Begibt man sich online auf die Suche nach einem Job, stößt man noch immer auf eine Vielzahl von Ausschreibungen, die nur mit (m/w), bzw. der Form mit „/in“ formuliert sind. Vielen ist die Tatsche des dritten Geschlechts zwar bewusst, aber sie sind sich über die Folgen nicht im Klaren. Rechtlich sind von nun an Stellenausschreibungen, die nur Frauen und Männer ansprechen, genauso diskriminierend, wie jene, die ausschließlich nach Männern suchen.

Auch wieder so ein Diskussionspunkt: Wenn ich nur Männer einstellen wollen würde, dann bringt es den weiblichen oder diversen Bewerbern kaum etwas, dass sie mit angesprochen werden. Am Ende geht es um eine von Menschen getroffene Entscheidung – und die ist nicht zwangsläufig gerecht.
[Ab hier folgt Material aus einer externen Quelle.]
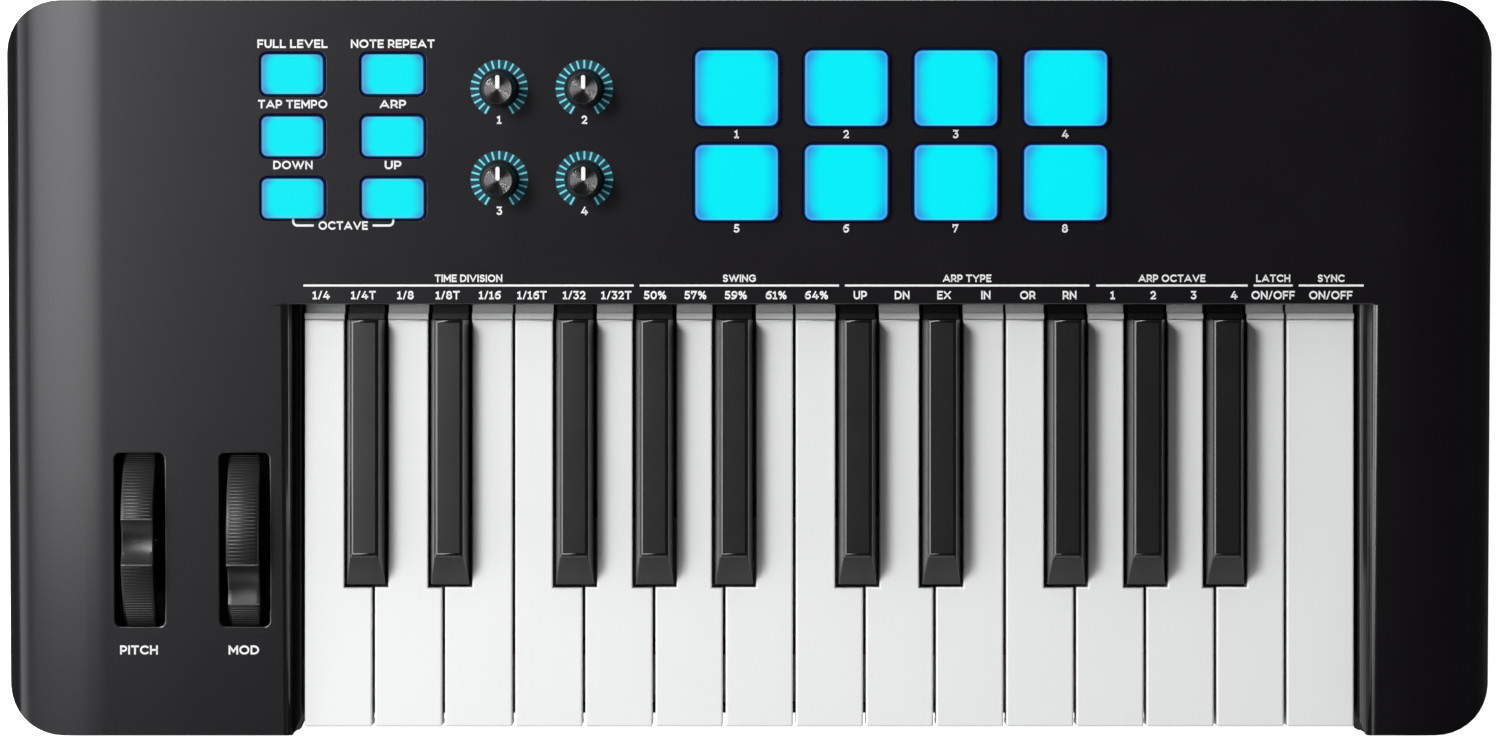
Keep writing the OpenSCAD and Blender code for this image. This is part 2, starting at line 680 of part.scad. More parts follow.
// ---------- controls ----------

function pad_at(i) = [pad_x + (i % 4) * pad_pitch_x, pad_y - floor(i / 4) * pad_pitch_y];
function button_at(i) = [button_x + (i % 2) * button_pitch_x, button_y - floor(i / 2) * button_pitch_y];
function knob_at(i) = [knob_x + (i % 2) * knob_pitch_x, knob_y - floor(i / 2) * knob_pitch_y];

// Cap that stands through the panel, with a collar under it
module panel_cap(w, d, r, rise, foot) {
    translate([0, 0, -foot]) linear_extrude(height = foot + rise) polygon(round_rect(w, d, r));
    translate([0, 0, -foot]) linear_extrude(height = foot - wall - stop_gap)
        polygon(round_rect(w + 2 * flange, d + 2 * flange, r));
}

module pad(i) {
    color("#12dcf4") on_panel(pad_at(i)[0], pad_at(i)[1])
        panel_cap(pad_w, pad_d, pad_corner, pad_rise, pad_foot);
}

module button(i) {
    color("#1cd6f2") on_panel(button_at(i)[0], button_at(i)[1])
        panel_cap(button_w, button_d, button_corner, button_rise, button_foot);
}

module knob(i) {
    on_panel(knob_at(i)[0], knob_at(i)[1]) {
        color("#2b2b2d") rotate_extrude() polygon([
            [knob_shaft_r + press_gap, knob_foot], [knob_r, knob_foot], [knob_r, 2.2], [knob_top_r + 0.3, 3.2],
            [knob_top_r, knob_h - 0.8], [knob_top_r - 0.6, knob_h], [0, knob_h], [0, knob_bore_z],
            [knob_shaft_r + press_gap, knob_bore_z]]);
        color("silver") translate([0, 0, 0.6 - board_top])
            cylinder(r = knob_shaft_r, h = board_top - 0.6 + knob_bore_z - 0.3);
    }
}

// Wheel sector about its axle, with a thumb scoop; angles count from the crown towards the player
module wheel(x, from_a, to_a, scoop_a) translate([x, axle_y, axle_z]) rotate([panel_slope, 0, 0]) {
    color("#2f2f31") {
        difference() {
            rotate([0, -90, 0]) rotate([0, 0, -to_a]) rotate_extrude(angle = to_a - from_a) union() {
                translate([hub_r - 1, -web_t / 2]) square([wheel_r - hub_r - wheel_rim + 2, web_t]);
                translate([wheel_r - wheel_rim, -wheel_w / 2]) square([wheel_rim, wheel_w]);
            }
            rotate([scoop_a, 0, 0]) translate([-wheel_w, 0, wheel_r + scoop_r - scoop_depth])
                rotate([0, 90, 0]) cylinder(r = scoop_r, h = 2 * wheel_w);
        }
        bar(-wheel_w / 2, wheel_w / 2, 0, 0, hub_r);
        bar(-axle_l, axle_l, 0, 0, axle_r);
    }
}

module pitch_wheel() wheel(wheel_x_list[0], -wheel_cover - pitch_turn, wheel_cover + pitch_turn, 0);
module mod_wheel() wheel(wheel_x_list[1], -wheel_cover, wheel_cover + mod_turn, mod_turn / 2);

module wheel_bracket() {
    half = hub_r + 3;
    color("#4a4a4d") difference() {
        union() {
            block([wheel_x_list[0] - bracket_in - bracket_t, axle_y - 20, floor_z],
                  [wheel_x_list[1] + bracket_in + bracket_t, axle_y + 20, floor_z + 2]);
            for (x = wheel_x_list, s = [-1, 1])
                block([x + s * (bracket_in + bracket_t / 2) - bracket_t / 2, axle_y - half, floor_z + 1],
                      [x + s * (bracket_in + bracket_t / 2) + bracket_t / 2, axle_y + half, axle_z + half]);
        }
        for (x = wheel_x_list) bar(x - 2 * wheel_w, x + 2 * wheel_w, axle_y, axle_z, axle_r + run_gap);
    }
}

// Four behind the knobs and one on the left end of each wheel's axle
module potentiometers() {
    color("#5b6b7a") {
        for (i = [0 : 3]) on_panel(knob_at(i)[0], knob_at(i)[1]) difference() {
            union() {
                translate([-pot_w / 2, -pot_w / 2, -board_top]) cube([pot_w, pot_w, board_top - pot_top]);
                translate([0, 0, -pot_top - eps]) cylinder(r = bush_r, h = pot_top + bush_top + eps);
            }
            translate([0, 0, 0.4 - board_top]) cylinder(r = knob_shaft_r + run_gap, h = board_top + 1);
        }
        for (x = wheel_x_list) translate([x, axle_y, axle_z])
            rotate([0, -90, 0]) translate([0, 0, bracket_in + bracket_t]) difference() {
                cylinder(r = wheel_pot_r, h = wheel_pot_t);
                translate([0, 0, -1]) cylinder(r = axle_r + run_gap, h = axle_l - bracket_in - bracket_t + 1.3);
            }
    }
}

// Panel board with its switches, and the small board behind the sockets
module circuit_boards() {
    mid = [(board_x[0] + board_x[1]) / 2, (board_y[0] + board_y[1]) / 2];
    size = [board_x[1] - board_x[0], board_y[1] - board_y[0]];
    color("#1f5c3a") {
        difference() {
            on_panel(mid[0], mid[1]) translate([-size[0] / 2, -size[1] / 2, -board_top - board_t])
                cube([size[0], size[1], board_t]);
            for (p = board_screw_at) on_panel(p[0], p[1]) translate([0, 0, -board_top - board_t - 1])
                cylinder(r = board_screw_r + 0.1, h = board_t + 2);
        }
        for (i = [0 : 5]) on_panel(button_at(i)[0], button_at(i)[1])
            translate([-switch_w / 2, -switch_w / 2, switch_seat - board_top]) cube([switch_w, switch_w, switch_h]);
        difference() {
            block([io_x[0], rear_y - io_l - 4, io_z], [io_x[1], rear_y - wall - 1, io_z + board_t]);
            for (p = io_screw_at) translate([p[0], p[1], io_z - 1]) cylinder(r = board_screw_r + 0.1, h = board_t + 2);
        }
    }
}

// ---------- sockets ----------

module usb_port() {
    y1 = rear_y - port_set;
    z0 = io_z + board_t;
    color("silver") {
        difference() {
            block([usb_x - usb_w / 2, y1 - usb_l, z0], [usb_x + usb_w / 2, y1, z0 + usb_h]);
            block([usb_x - usb_w / 2 + usb_skin, y1 - usb_l + 2, z0 + usb_skin],
                  [usb_x + usb_w / 2 - usb_skin, y1 + 1, z0 + usb_h - usb_skin]);
        }
        block([usb_x - 2.8, y1 - usb_l + 1, z0 + usb_h / 2 - 1.6], [usb_x + 2.8, y1 - 7, z0 + usb_h / 2 + 1.6]);
    }
}

module sustain_jack() {
    y1 = rear_y - port_set;
    color("#333336") difference() {
        union() {
            block([jack_x - jack_body[0] / 2, rear_y - wall - 0.5 - jack_body[1], io_z + board_t],
                  [jack_x + jack_body[0] / 2, rear_y - wall - 0.5, io_z + board_t + jack_body[2]]);
            translate([jack_x, y1, jack_z]) rotate([90, 0, 0]) cylinder(r = jack_bush_r, h = wall + 1);
        }
        translate([jack_x, y1 + 1, jack_z]) rotate([90, 0, 0]) cylinder(r = jack_r, h = 28);
    }
}

top_case();
bottom_case();
pitch_wheel();
mod_wheel();
wheel_bracket();
for (i = [1 : 4]) knob(i - 1);
button(0);  // button_full_level
button(1);  // button_note_repeat
button(2);  // button_tap_tempo
button(3);  // button_arp
button(4);  // button_octave_down
button(5);  // button_octave_up
for (i = [1 : 8]) pad(i - 1);
for (i = [1 : white_n]) white_key(i - 1);
for (i = [1 : black_n]) black_key(i - 1);
key_frame();
key_pivot_rod();
return_springs();
key_felts();
contact_board();
contact_rubber();
circuit_boards();
potentiometers();
usb_port();
sustain_jack();
rubber_feet();
case_screws();
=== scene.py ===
"""Looks of a small keyboard controller: finishes, soft edges, controls, printing and a plain studio.

Shapes are drawn in millimetres in a sub-part's own axes, then placed in the frame in metres.
"""

import json
import logging
import math
from dataclasses import dataclass
from enum import Enum
from typing import Any, Callable, Iterable, Sequence

import bmesh
import bpy
from mathutils import Matrix, Vector

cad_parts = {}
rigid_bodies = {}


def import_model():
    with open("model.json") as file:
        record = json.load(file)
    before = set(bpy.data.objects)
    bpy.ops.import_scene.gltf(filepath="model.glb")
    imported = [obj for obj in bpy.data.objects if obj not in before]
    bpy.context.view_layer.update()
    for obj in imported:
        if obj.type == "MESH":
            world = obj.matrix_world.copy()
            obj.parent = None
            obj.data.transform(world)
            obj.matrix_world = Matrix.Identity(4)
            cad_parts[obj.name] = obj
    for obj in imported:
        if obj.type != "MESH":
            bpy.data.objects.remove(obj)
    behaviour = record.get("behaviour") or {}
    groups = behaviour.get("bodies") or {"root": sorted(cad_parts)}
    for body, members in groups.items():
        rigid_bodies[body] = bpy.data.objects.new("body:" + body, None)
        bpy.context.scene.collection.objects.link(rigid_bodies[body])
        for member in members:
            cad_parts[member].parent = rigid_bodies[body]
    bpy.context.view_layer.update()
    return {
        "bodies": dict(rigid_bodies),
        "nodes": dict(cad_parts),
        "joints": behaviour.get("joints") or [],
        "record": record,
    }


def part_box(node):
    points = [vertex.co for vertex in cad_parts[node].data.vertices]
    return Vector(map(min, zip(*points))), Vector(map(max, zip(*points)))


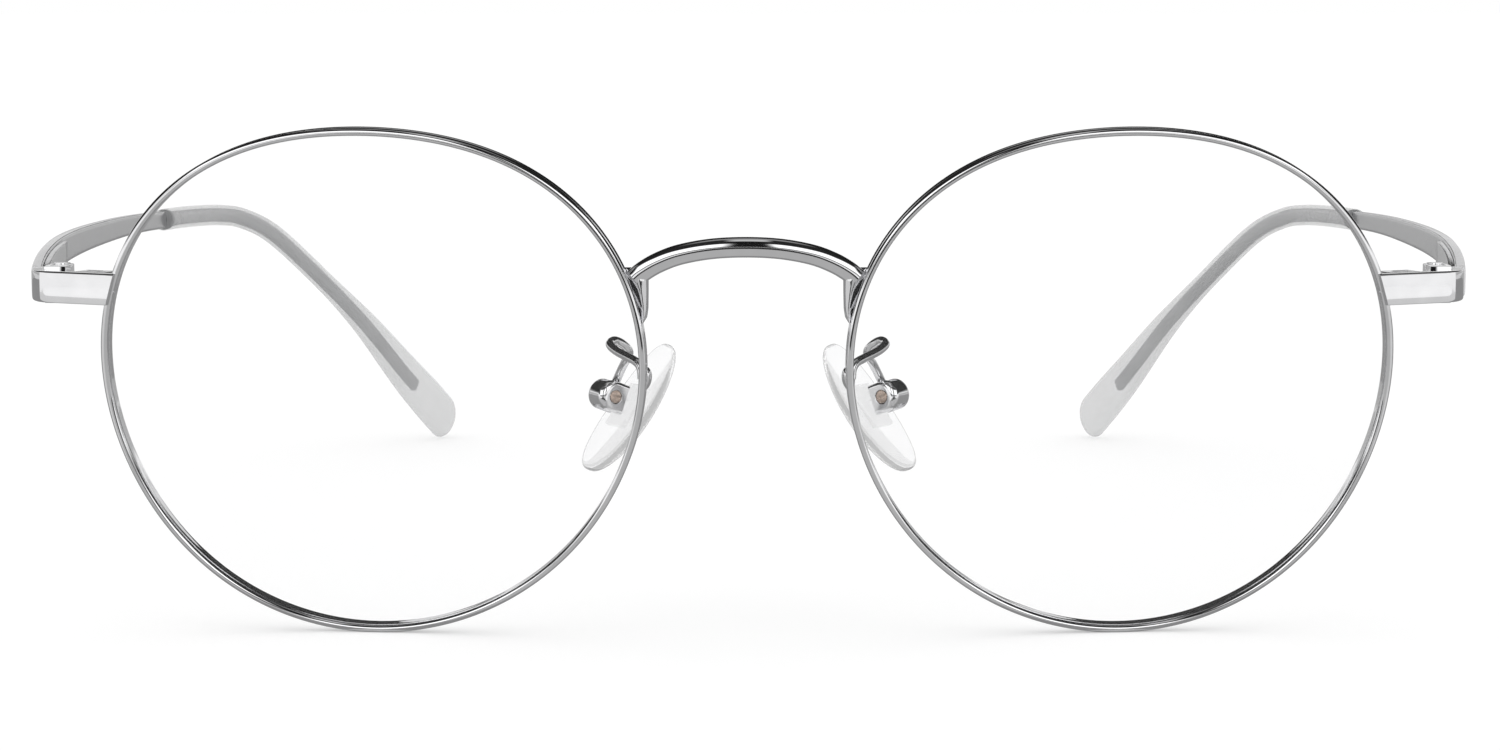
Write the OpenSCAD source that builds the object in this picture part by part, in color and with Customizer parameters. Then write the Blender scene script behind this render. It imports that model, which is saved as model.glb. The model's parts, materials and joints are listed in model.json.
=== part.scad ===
// Round wire eyeglasses: two eyewires, a bridge, adjustable nose pads, swept-back end pieces and
// folding temples with moulded tips. Millimetres.
// The glasses look along -Y. The wearer's left side is at +X, and the right side is its mirror image.
// They stand open on a table at Z = 0, on the two eyewires and the two temple tips.

/* [Eyewires] */
// Mean outer radius of one eyewire
rim_r = 25.39; // [25:0.01:25.8]
// Distance between the two eyewires where they are closest
bridge_gap = 18.8; // [18.4:0.1:19.2]
// Thickness of the eyewire seen from the front
rim_t = 0.72; // [0.7:0.01:0.9]
// Depth of the eyewire from front to back
rim_d = 1.75; // [1.6:0.05:1.9]
// Depth of the groove that holds the lens
groove = 0.34; // [0.28:0.01:0.38]
// Angle by which the front leans forward at the top
tilt = 8; // [7:0.25:9]
// Angle by which each eyewire turns back at its outer side
wrap = 5; // [4:0.25:6]

/* [Lenses] */
// Thickness of the lens
lens_t = 1.3; // [1.1:0.05:1.4]
// Radius of the lens surfaces, its base curve
lens_curve = 130; // [110:1:260]

/* [End pieces and hinges] */
// Height of the end piece
end_h = 3; // [2.8:0.05:3.1]
// Thickness of the end piece
end_t = 1.2; // [1.1:0.05:1.25]
// Angle by which the end piece sweeps back from the front
sweep = 25; // [23:0.5:26]
// Height of the whole hinge
hinge_h = 3.5; // [3.4:0.05:3.9]
// Radius of the hinge knuckles
knuckle_r = 1.15; // [1.05:0.01:1.18]
// Radius of the hinge screw's shank
hinge_pin_r = 0.5; // [0.45:0.01:0.55]

/* [Temples] */
// Height of the temple strip at the hinge
strip_h = 2.9; // [2.7:0.05:3.1]
// Thickness of the temple strip
strip_t = 1.1; // [1:0.05:1.15]
// Radius of the slim part of the temple tip
tip_r = 1.26; // [1.25:0.01:1.4]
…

Schlussendlich leben wir in einem Rechtsstaat, das bedeutet in Zukunft suchen wir nach (m/w/d). Die Bewertung der Sinnigkeit dieser Regelung bleibt jedem selbst überlassen.

Formulierungstechnisch öffnet diese Vorschrift jedoch nie da gewesene Stolperfallen. Da es für Diverse weder eine Anrede noch sonstige eindeutige grammatikalische Regeln gibt, fällt es schwer Sätze wirklich geschlechterneutral zu formulieren. Zumindest wenn man versuchen möchte, auf das (m/w/d) zu verzichten.

Nimmt man es ganz genau, müssen von nun an immer „Personen“ angesprochen werden. „Wir suchen eine/n Lehrer/in“ ist ja offensichtlich kein neutraler Satz mehr. Vielmehr müsste es nun heißen: „Wir suchen eine zum Lehren zugelassene Person.“ Oder etwas einfacher „Wir suchen Lehrende“. Womit man aber automatisch in den Plural wechseln muss, um stilistisch nicht ganz abzustürzen. Dem (m/w/d) kann man also kaum entkommen – außer man weiß die deutsche Sprache bis in die hintersten Ecken zu biegen und mit ihren Regeln zu spielen.

In diesem Fall müssen wir uns eben dem Gesetzgeber beugen und das umsetzen, was vorgeschrieben wird. Aber beschweren darf sich keiner darüber! Denn (auch wenn es bereits gesagt wurde) würden wir alle für eine Gesellschaft kämpfen, in der keiner das Gefühl hat nicht anerkannt zu werden oder weniger Wert zu sein, weil ihm eine Eintragung im Personalausweis fehlt, dann würden uns nicht nur solche Probleme erspart bleiben, sondern wir könnten auch voller Stolz behaupten, in einer toleranten und offenen Welt zu leben. In der bisherigen Situation ist es den Diversen nicht vorzuwerfen, dass ihnen – trotz der Tatsache eine verhältnismäßig kleine Gruppe zu sein – eine solche Behandlung zuteil wird. Endlich nimmt man sie wahr und endlich werden sie akzeptiert.

Dass dazu ein solcher Weg nötig war, ist ganz offen gesprochen eher traurig als ein großer Erfolg beim Thema Toleranz und Gleichberechtigung.